Is it true that if $S$ is a strict local martingale (i.e. it is a local martingale but not a true martingale) such that $S_t\ge 0\ \forall t$, then we have $$\mathbb E_t[S_u]<S_t\quad \forall t<u $$
It is mentioned in a proof in my the lecture notes, so I have been trying to verify it. We know that every non-negative local martingale is a super-martingale, i.e. $\mathbb E_t[S_u]\le S_t\ \forall t<u$. So assuming the above claim is true, then this would mean that if $\exists t',u'$ such that $\mathbb E_{t'}[S_{u'}]=S_{t'}$ then $S$ would have to be a true martingale.
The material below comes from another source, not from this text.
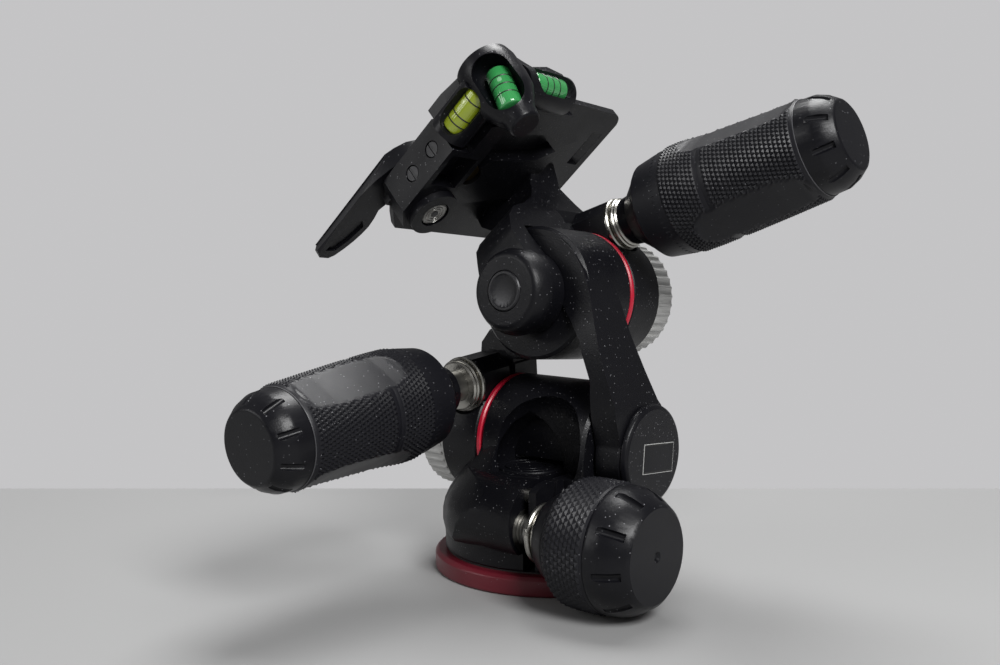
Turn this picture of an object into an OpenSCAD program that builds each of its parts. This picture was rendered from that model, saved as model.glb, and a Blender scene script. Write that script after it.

But I am unable to prove this (or find a counter-example).
This is not true.
For example, take your favorite strict local martingale $X_t$, under the filtration $\mathcal{G}_t$, and suppose without loss of generality that $X_0 = 0$. Let $S_t = 0$ for $0 \le t \le 1$, and $S_t = X_{t-1}$ for $t \ge 1$. Likewise, let $\mathcal{F}_t = \mathcal{G}_0$ for $0 \le t \le 1$ and $\mathcal{F}_t = \mathcal{G}_{t-1}$ for $t \ge 1$. Then $S_t$ is a strict local martingale under the filtration $\mathcal{F}_t$, but for any $0 \le s < t \le 1$, we have $E[S_t | \mathcal{F}_s] = S_s = 0$.
Morally speaking, the martingale property is something that holds for all pairs of times. So knowing a process is not a martingale only tells you that property fails for some pair of times. You can't expect that knowledge to give you information about the process at all pairs of times.